Nach Angaben der jemenitischen Behörden sind N. und das finnische Pärchen zuletzt im Stammesgebiet der Hawf in der Provinz al-Mahra an der jemenitisch-omanischen Grenze von radikalen Islamisten festgehalten worden. Der Hawf-Stamm soll sich schließlich auf Druck des Oman, der in dem Fall vermittelte, gegen die Entführer gewandt haben, heißt es in der „Yemen Times". Dem Bericht zufolge seien die Ausländer die vergangenen Monate von ihren Entführern in verschiedenen Stammesgebieten festgehalten worden.
Dem Vernehmen nach sollen die beiden Finnen in stabilerer Verfassung sein. Es ist anzunehmen, dass die beiden aufgrund ihrer beruflichen Vorbereitung gefasster mit der lebensbedrohlichen Situation umgehen konnten: Sie sind, wie erst vor kurzem bekannt wurde, Offiziere der finnischen Armee. Der Mann, Atte K., ist Ausbildner für Auslandseinsätze finnischer Soldaten. Er war im vergangenen Sommer dienstfrei gestellt worden. Seine Frau Leila K. ist Reserveoffizierin und ausgebildete Armee-Flugzeugtechnikerin. Sie arbeitete als Führungskraft beim finnischen Erdölkonzern Neste, meldete das Boulevardportal „Ilta-Sanomat". Ob ihre Entführung mit ihrer beruflichen Tätigkeit zusammenhängt, ist ungeklärt.

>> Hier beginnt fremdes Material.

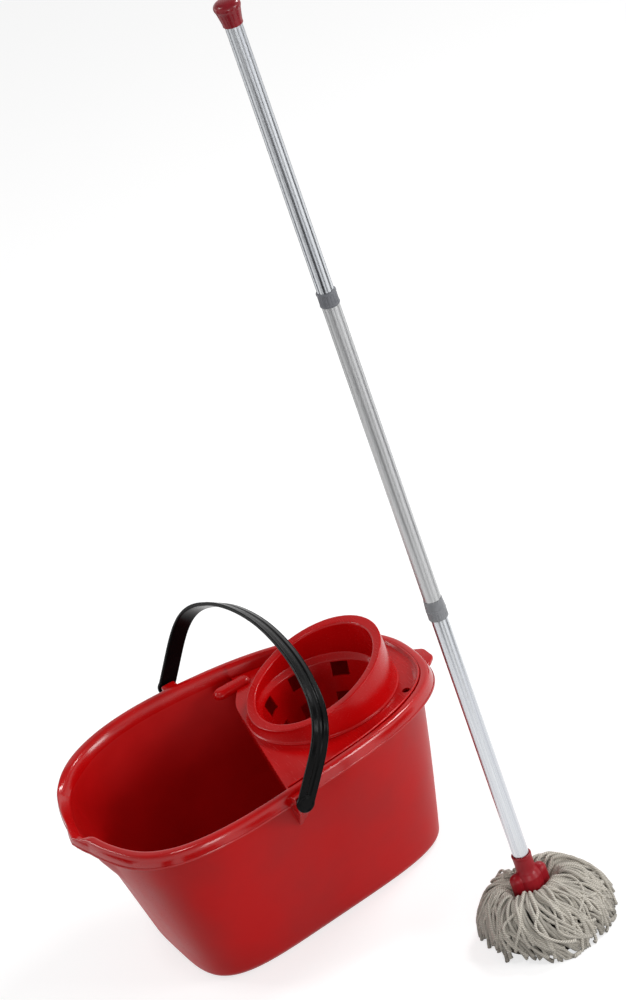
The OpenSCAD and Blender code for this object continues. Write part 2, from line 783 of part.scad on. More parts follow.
module mop_socket() {
    color([0.72, 0.04, 0.06])
        difference() {
            at_mop(hood_bottom)
                union() {
                    cylinder(r = hood_r, h = hood_depth);
                    ears();
                    translate([0, 0, hood_depth - cut])
                        cylinder(r = sleeve_diameter / 2, h = sleeve_length + cut);
                }
            at_mop(hood_bottom - cut)
                cylinder(r = hood_r - hood_wall, h = cavity_top - hood_bottom + cut);
            at_mop(cavity_top - cut)
                cylinder(r = pin_r + collar_fit, h = roof + cut);
            at_mop(lower_bottom - thread_length - cut)
                cylinder(r = thread_r + thread_play, h = thread_length + 2 * cut);
            at_mop(lower_bottom)
                cylinder(r = tube_r + thread_play, h = sleeve_seat + cut);
            for (i = [0:tooth_count - 1])
                at_mop(hood_bottom - cut)
                    rotate([0, 0, (i + 0.5) * 360 / tooth_count])
                        translate([0, -1.5, 0])
                            cube([ear_span, 3, tooth_depth + cut]);
        }
}

module yarn_retainer() {
    color([0.8, 0.8, 0.78])
        at_mop(hood_bottom) {
            cylinder(r = retainer_flange_r, h = retainer_flange);
            cylinder(r = stem_r, h = cavity_top - hood_bottom);
            cylinder(r = pin_r, h = cavity_top - hood_bottom + roof - cut);
        }
}

module yarn_bundle() {
    neck_r = hood_r - hood_wall - yarn_play;
    trough_r = ear_span / 2 + 2;
    trough_z = hood_bottom - yarn_play;
    flange_r = retainer_flange_r + yarn_play;
    color([0.72, 0.67, 0.6])
        at_mop(0)
            rotate_extrude($fn = 72)
                polygon([[0, 0], [yarn_radius - 6, 0], [yarn_radius - 3, yarn_height * 0.05],
                    [yarn_radius, yarn_height * 0.2], [yarn_radius - 1.5, yarn_height * 0.42],
                    [yarn_radius * 0.86, yarn_height * 0.66], [yarn_radius * 0.66, yarn_height * 0.85],
                    [yarn_radius * 0.46, yarn_height * 0.97], [trough_r + 2, yarn_height],
                    [trough_r, yarn_height - 2], [trough_r, trough_z], [neck_r, trough_z],
                    [neck_r, cavity_top - yarn_play], [stem_r + yarn_play, cavity_top - yarn_play],
                    [stem_r + yarn_play, hood_bottom + retainer_flange + yarn_play],
                    [flange_r, hood_bottom + retainer_flange + yarn_play],
                    [flange_r, trough_z], [0, trough_z]]);
}

bucket_shell();
bail_handle();
wringer_deck();
wringer_basket();
end_cap();
upper_tube();
upper_lock_core();
upper_lock_sleeve();
upper_collar();
middle_tube();
lower_collar();
lower_tube();
lower_lock_core();
lower_lock_sleeve();
thread_plug();
mop_socket();
yarn_retainer();
yarn_bundle();
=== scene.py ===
import json
import bpy, bmesh
import numpy as np
from mathutils import Matrix, Vector


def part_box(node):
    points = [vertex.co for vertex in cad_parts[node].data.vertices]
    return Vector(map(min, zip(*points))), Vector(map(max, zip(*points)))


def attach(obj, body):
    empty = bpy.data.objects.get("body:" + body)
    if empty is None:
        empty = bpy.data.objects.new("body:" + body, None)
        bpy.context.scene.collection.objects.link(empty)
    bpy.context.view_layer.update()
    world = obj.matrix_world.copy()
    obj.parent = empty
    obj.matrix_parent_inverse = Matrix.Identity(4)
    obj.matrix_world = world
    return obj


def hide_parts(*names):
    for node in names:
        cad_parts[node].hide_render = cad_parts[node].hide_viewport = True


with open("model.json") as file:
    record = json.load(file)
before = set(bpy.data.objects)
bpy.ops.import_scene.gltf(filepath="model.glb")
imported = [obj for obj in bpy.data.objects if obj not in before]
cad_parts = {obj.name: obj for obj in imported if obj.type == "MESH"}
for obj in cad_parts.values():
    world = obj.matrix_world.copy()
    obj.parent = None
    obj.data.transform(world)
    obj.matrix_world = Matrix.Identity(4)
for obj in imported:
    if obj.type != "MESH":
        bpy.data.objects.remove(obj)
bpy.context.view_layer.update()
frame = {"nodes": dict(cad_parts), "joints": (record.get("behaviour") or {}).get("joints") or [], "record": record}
mm = 0.001  # shapes are worked out in millimetres and made in metres
bodyOf = {node: body for body, nodes in frame["record"]["behaviour"]["bodies"].items() for node in nodes}
print("frame loaded:", len(frame["nodes"]), "nodes")


# camera, light and floor

cameraSettings = {
    "place": (-1.3222, -4.5489, 3.0157),
    "right": (0.8456, -0.4445, -0.2955),
    "up": (0.4584, 0.3211, 0.8287),
    "lens": 180,
    "sensor": 36,
}


def makeCamera(s):
    # the back axis is right x up, and up is squared to it; the three are the matrix's columns
    right = Vector(s["right"]).normalized()
    back = right.cross(Vector(s["up"])).normalized()
    up = back.cross(right)
    data = bpy.data.cameras.new("productCamera")
    data.lens, data.sensor_width, data.clip_end = s["lens"], s["sensor"], 50
    camera = bpy.data.objects.new("productCamera", data)
    camera.matrix_world = Matrix.Translation(s["place"]) @ Matrix((right, up, back)).transposed().to_4x4()
    bpy.context.scene.collection.objects.link(camera)
    bpy.context.scene.camera = camera


lampSettings = {  # name: place, point looked at, width, height, watts
    "keyPanel": ((2.4, -2.6, 1.3), (0.05, -0.1, 0.15), 1.3, 1.2, 44),
    "rightTop": ((1.75, 0.25, 1.95), (0.08, -0.05, 0.2), 0.75, 0.42, 24),
    "leftTop": ((-0.75, 0.05, 2.1), (-0.1, -0.05, 0.2), 0.34, 0.3, 7),
    "frontPanel": ((-0.9, -3.2, 0.9), (0.0, -0.1, 0.2), 0.9, 0.7, 15),
    "edgeStrip": ((-1.7, 1.9, 1.3), (0.0, 0.0, 0.3), 0.2, 1.5, 10),
}


def makeLamps(lamps):
    for name, (place, aim, width, height, watts) in lamps.items():
        data = bpy.data.lights.new(name, "AREA")
        data.shape = "RECTANGLE"
        data.size, data.size_y, data.energy = width, height, watts
        lamp = bpy.data.objects.new(name, data)
        turn = (Vector(place) - Vector(aim)).to_track_quat("Z", "Y")
        lamp.matrix_world = Matrix.Translation(place) @ turn.to_matrix().to_4x4()
        bpy.context.scene.collection.objects.link(lamp)


class Nodes:
    # short way to lay out a node tree: add returns the node, the other calls return its output
    def __init__(self, tree):
        self.tree = tree
        tree.nodes.clear()

    def add(self, kind, settings=None, **inputs):
        node = self.tree.nodes.new("ShaderNode" + kind)
        for key, value in (settings or {}).items():
            setattr(node, key, value)
        for key, value in inputs.items():
            # "a0" is input number 0, anything else is an input's name with _ for a space
            numbered = key[0] == "a" and key[1:].isdigit()
            socket = node.inputs[int(key[1:]) if numbered else key.replace("_", " ")]
            if isinstance(value, bpy.types.NodeSocket):
                self.tree.links.new(value, socket)
            else:
                socket.default_value = value
        return node

    def math(self, operation, *values, clamp=False):
        numbered = {f"a{i}": value for i, value in enumerate(values)}
        return self.add("Math", {"operation": operation, "use_clamp": clamp}, **numbered).outputs[0]

    def noise(self, place, scale, detail, roughness=0.5):
        return self.add("TexNoise", Vector=place, Scale=scale, Detail=detail, Roughness=roughness).outputs[0]

    def spread(self, value, *ends, kind="LINEAR"):
        # ends are the value's lowest and highest, then what they become, 0 and 1 unless given
        numbered = {f"a{i + 1}": end for i, end in enumerate(ends)}
        return self.add("MapRange", {"interpolation_type": kind}, a0=value, **numbered).outputs[0]

    def mixed(self, amount, first, second, blend="MIX"):
        kind = {"data_type": "RGBA", "blend_type": blend}
        return self.add("Mix", kind, a0=amount, a6=first, a7=second).outputs[2]


studio = {"shown": (1.0, 0.2), "given": (0.62, 0.2), "floorSize": 14, "floorPaleness": 0.5, "floorLift": 0.7}


def seenOrMirrored(n):
    # 1 for what the camera sees, straight or in gloss, metal or glass
    path = n.add("LightPath").outputs
    seen = n.math("MAXIMUM", path["Is Camera Ray"], path["Is Glossy Ray"])
    return n.math("MAXIMUM", seen, path["Is Transmission Ray"])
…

Widersprüchliche Informationen gibt es zur Frage des Lösegelds. Die Entführer hatten einem jemenitischen Regierungsvertreter zufolge Lösegeld und die Freilassung von im Jemen inhaftierten Gesinnungsgenossen gefordert; der Oman habe das Lösegeld für die Europäer gezahlt. Er machte keine Angaben über die Höhe.
Sultanat Oman als Vermittler
Auch der deutsche Terrorismusexperte Rolf Tophoven hält es für wahrscheinlich, dass bei der Befreiung Lösegeld geflossen ist. In einer Regierungserklärung war die Rolle des omanischen Sultans hervorgehoben worden. Es sei „glaubhaft, dass der Oman als Vermittler eingeschaltet wurde, um diesen Deal im Auftrag der österreichischen Regierung durchzuführen", sagte Tophoven.
Österreichischen und finnischen Angaben zufolge wurde kein Lösegeld gezahlt. Dem finnischen Staat seien durch die Entführung Kosten von einer halben Million Euro entstanden, hieß es gestern auf einer Pressekonferenz lediglich.
„Regierungen können grundsätzlich nie zugeben, dass sie mit Terroristen verhandeln", so Tophoven. Es sei aber vorstellbar, dass das Sultanat im Auftrag der beiden Staaten agiert habe.